═══ Dataset rows
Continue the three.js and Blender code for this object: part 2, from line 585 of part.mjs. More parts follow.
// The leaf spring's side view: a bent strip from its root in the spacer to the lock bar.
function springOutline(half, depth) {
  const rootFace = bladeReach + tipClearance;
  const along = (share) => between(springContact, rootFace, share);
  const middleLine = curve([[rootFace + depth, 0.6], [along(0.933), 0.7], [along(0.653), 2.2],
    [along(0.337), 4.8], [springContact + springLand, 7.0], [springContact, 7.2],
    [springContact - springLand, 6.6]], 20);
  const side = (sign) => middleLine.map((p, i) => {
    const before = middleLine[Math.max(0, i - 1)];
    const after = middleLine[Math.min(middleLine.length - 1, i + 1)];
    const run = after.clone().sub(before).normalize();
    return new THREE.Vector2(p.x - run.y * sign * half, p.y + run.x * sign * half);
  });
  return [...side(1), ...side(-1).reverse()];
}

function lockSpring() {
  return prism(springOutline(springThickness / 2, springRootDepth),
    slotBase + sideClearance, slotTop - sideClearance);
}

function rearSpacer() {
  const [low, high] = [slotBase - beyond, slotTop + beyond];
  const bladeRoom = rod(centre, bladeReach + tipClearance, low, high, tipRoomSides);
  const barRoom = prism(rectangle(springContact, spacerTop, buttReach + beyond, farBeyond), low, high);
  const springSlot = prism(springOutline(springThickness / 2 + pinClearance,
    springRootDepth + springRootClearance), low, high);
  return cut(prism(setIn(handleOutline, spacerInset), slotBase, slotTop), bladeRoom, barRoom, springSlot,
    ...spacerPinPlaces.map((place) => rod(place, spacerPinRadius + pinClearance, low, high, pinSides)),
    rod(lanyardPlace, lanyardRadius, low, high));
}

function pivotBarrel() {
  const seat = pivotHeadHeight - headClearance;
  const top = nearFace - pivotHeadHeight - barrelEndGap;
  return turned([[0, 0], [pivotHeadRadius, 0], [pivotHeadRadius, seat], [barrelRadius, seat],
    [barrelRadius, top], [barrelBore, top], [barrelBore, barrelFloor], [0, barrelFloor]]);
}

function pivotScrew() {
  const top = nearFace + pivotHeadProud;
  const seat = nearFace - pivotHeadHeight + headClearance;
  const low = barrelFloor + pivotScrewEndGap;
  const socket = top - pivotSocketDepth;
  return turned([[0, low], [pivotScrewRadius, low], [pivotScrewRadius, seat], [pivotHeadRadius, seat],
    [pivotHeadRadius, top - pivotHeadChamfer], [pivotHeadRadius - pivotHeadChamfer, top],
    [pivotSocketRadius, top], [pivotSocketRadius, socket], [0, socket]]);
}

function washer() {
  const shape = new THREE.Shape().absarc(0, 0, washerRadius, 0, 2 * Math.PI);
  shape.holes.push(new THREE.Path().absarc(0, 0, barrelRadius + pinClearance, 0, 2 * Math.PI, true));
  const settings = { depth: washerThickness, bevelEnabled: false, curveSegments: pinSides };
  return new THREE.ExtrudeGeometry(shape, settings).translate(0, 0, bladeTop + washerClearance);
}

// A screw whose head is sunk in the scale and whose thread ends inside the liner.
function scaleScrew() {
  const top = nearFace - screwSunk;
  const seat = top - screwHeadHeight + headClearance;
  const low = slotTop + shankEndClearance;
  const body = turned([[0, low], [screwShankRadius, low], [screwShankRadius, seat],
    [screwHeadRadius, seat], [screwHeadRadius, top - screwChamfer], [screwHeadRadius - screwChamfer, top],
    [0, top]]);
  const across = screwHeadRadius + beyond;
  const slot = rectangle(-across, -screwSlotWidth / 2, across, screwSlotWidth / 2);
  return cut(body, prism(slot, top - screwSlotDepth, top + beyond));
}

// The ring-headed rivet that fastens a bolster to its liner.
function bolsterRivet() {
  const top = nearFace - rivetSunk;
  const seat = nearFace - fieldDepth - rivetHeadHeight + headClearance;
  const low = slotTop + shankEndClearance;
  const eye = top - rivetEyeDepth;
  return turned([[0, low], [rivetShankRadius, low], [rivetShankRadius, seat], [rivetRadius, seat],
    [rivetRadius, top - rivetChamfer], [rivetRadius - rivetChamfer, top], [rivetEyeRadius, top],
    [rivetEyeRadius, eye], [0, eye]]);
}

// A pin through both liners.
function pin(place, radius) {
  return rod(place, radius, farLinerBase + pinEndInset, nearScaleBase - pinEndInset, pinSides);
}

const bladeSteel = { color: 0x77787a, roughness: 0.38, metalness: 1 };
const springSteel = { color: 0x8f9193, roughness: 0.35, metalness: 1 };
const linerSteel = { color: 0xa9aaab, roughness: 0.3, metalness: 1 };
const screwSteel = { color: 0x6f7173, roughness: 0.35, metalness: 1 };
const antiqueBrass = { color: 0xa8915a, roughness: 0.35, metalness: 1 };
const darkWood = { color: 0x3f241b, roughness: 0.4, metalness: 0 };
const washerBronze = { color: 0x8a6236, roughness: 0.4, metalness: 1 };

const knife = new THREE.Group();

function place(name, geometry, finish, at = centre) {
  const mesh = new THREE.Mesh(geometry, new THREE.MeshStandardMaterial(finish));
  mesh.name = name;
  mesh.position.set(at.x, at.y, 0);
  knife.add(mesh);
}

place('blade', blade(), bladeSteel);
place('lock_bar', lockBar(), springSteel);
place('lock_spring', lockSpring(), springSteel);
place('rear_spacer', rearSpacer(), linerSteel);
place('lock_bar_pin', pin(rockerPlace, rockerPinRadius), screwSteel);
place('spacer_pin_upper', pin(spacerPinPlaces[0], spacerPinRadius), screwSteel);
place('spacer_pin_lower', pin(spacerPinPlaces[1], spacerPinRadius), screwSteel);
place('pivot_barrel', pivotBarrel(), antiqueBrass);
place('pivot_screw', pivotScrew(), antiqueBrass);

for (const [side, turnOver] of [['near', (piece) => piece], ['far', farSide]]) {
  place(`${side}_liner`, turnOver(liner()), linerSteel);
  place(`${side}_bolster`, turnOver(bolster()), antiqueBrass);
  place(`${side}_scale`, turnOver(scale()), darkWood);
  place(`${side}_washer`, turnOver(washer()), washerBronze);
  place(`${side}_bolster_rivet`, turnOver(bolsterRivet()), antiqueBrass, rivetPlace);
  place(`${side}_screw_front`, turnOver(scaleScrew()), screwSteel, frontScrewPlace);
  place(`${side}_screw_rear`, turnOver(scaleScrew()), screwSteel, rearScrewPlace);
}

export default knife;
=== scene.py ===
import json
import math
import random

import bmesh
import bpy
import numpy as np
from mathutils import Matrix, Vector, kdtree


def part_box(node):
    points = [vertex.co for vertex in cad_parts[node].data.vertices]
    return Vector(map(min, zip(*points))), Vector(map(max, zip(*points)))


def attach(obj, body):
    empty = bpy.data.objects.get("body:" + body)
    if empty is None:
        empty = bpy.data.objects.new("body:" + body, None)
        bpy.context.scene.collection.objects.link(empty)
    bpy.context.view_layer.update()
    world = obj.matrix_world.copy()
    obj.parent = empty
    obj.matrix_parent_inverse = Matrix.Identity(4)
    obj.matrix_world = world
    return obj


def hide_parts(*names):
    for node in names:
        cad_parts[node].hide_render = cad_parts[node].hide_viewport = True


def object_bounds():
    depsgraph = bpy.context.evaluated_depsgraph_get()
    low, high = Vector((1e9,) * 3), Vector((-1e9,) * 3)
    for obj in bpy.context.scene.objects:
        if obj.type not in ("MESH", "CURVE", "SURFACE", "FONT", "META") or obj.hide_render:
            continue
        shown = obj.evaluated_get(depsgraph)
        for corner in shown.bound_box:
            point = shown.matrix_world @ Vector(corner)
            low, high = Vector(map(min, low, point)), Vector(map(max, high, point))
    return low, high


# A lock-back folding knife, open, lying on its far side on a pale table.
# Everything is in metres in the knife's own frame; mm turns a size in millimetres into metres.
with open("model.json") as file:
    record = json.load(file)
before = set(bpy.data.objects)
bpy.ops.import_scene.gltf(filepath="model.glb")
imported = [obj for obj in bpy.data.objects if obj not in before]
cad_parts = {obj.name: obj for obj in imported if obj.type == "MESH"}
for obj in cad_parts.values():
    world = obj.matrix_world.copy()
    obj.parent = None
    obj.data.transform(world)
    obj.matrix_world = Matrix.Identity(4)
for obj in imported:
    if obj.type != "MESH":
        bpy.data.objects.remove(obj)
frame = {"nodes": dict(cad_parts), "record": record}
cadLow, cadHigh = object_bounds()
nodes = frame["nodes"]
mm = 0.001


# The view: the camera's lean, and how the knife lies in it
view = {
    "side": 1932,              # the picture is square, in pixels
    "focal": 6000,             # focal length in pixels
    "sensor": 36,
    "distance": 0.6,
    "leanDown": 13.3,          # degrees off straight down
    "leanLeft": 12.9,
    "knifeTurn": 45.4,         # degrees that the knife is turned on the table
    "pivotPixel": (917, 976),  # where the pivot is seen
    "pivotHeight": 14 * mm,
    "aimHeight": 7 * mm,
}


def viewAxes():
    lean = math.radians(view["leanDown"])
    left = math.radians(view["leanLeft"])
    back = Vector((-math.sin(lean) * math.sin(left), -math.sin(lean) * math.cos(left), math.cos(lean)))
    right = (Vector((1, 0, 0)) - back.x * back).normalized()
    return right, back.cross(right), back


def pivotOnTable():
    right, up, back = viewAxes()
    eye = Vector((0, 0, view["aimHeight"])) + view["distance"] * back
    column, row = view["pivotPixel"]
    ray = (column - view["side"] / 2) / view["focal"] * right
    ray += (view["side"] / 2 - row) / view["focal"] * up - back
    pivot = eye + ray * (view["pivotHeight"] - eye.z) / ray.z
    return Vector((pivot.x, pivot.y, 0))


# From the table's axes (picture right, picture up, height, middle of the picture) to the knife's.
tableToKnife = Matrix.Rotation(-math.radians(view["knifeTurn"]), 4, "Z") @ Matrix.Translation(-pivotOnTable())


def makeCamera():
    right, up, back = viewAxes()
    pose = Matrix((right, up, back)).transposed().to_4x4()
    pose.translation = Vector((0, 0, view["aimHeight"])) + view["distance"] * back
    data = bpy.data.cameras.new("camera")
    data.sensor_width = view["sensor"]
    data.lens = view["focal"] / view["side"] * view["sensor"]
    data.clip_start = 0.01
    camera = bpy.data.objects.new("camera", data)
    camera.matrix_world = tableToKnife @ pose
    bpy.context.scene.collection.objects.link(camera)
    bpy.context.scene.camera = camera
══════
═══ Dataset rows
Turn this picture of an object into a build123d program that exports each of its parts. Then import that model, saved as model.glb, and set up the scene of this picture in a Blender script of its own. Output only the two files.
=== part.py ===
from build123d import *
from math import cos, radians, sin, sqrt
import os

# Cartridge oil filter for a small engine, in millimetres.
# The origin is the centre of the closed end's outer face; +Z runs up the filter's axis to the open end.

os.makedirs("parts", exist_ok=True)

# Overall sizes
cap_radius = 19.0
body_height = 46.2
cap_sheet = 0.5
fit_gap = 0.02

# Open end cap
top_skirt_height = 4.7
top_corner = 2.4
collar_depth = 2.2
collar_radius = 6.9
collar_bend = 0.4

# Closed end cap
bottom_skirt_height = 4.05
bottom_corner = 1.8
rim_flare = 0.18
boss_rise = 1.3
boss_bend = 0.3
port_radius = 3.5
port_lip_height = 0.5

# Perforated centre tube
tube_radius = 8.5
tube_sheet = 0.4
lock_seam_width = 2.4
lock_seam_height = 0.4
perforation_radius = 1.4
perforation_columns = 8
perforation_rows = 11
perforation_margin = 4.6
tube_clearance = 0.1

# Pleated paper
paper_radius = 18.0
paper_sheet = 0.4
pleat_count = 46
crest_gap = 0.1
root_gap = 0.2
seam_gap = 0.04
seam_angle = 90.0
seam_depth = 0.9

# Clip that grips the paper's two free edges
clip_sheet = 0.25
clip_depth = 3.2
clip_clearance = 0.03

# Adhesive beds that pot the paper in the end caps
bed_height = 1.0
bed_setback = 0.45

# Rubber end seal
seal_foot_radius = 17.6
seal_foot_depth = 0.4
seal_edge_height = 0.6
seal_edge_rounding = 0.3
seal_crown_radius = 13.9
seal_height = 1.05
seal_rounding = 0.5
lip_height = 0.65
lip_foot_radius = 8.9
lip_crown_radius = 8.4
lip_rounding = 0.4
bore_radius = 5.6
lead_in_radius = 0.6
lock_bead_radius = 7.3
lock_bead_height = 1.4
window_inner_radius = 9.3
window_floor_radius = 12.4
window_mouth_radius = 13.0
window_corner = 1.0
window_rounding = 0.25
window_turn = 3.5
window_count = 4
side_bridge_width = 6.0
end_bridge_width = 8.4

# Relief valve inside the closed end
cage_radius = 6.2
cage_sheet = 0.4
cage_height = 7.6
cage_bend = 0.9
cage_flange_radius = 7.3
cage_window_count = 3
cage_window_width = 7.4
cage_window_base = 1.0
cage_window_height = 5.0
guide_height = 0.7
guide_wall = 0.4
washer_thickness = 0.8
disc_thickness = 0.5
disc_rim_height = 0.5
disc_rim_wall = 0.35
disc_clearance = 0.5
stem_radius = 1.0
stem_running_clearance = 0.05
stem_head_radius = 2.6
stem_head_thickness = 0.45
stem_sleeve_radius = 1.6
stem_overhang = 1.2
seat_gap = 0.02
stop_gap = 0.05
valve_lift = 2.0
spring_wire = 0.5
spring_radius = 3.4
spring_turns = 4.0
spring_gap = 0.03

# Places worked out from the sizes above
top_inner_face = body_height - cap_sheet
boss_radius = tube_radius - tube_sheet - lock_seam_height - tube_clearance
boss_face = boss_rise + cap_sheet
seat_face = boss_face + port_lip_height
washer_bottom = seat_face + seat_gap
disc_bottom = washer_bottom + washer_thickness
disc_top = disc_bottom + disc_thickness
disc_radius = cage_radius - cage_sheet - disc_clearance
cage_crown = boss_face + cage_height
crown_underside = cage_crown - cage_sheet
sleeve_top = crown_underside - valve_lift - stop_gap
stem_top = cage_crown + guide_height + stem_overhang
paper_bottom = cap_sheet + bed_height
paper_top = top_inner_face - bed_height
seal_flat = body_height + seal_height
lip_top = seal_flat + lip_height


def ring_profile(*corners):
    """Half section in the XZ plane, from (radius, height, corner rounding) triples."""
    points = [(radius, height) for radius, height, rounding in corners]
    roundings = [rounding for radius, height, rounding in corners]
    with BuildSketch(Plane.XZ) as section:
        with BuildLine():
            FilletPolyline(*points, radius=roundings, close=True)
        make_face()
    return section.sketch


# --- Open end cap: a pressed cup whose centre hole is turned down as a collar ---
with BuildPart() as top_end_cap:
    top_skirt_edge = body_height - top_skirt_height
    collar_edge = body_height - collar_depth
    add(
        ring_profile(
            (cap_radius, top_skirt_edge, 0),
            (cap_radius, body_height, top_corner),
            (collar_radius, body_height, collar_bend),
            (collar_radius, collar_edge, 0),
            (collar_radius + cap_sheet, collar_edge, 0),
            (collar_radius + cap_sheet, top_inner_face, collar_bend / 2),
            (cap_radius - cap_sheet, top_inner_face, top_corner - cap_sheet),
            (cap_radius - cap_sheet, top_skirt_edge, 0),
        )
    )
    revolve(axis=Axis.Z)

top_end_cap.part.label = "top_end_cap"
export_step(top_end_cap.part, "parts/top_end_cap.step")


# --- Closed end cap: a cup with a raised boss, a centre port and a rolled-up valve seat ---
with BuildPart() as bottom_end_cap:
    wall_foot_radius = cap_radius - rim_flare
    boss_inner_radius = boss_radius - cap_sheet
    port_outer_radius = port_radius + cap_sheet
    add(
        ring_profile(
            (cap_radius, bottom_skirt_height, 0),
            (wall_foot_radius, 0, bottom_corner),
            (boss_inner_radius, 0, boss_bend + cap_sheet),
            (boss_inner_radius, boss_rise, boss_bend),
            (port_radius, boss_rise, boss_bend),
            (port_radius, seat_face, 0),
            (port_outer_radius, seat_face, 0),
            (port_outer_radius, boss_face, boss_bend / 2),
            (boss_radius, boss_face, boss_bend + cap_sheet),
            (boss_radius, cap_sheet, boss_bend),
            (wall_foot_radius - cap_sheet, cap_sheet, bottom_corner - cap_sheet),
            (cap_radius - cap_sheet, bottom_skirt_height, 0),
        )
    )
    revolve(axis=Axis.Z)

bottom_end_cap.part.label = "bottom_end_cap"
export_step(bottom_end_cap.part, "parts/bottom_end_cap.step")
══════
Exercise: Copy out exactly the lines from the one containing "for (const [side, turnOver]" to the one containing "if empty is", both ends inclusive.

Result for this task:
for (const [side, turnOver] of [['near', (piece) => piece], ['far', farSide]]) {
  place(`${side}_liner`, turnOver(liner()), linerSteel);
  place(`${side}_bolster`, turnOver(bolster()), antiqueBrass);
  place(`${side}_scale`, turnOver(scale()), darkWood);
  place(`${side}_washer`, turnOver(washer()), washerBronze);
  place(`${side}_bolster_rivet`, turnOver(bolsterRivet()), antiqueBrass, rivetPlace);
  place(`${side}_screw_front`, turnOver(scaleScrew()), screwSteel, frontScrewPlace);
  place(`${side}_screw_rear`, turnOver(scaleScrew()), screwSteel, rearScrewPlace);
}

export default knife;
=== scene.py ===
import json
import math
import random

import bmesh
import bpy
import numpy as np
from mathutils import Matrix, Vector, kdtree


def part_box(node):
    points = [vertex.co for vertex in cad_parts[node].data.vertices]
    return Vector(map(min, zip(*points))), Vector(map(max, zip(*points)))


def attach(obj, body):
    empty = bpy.data.objects.get("body:" + body)
    if empty is None:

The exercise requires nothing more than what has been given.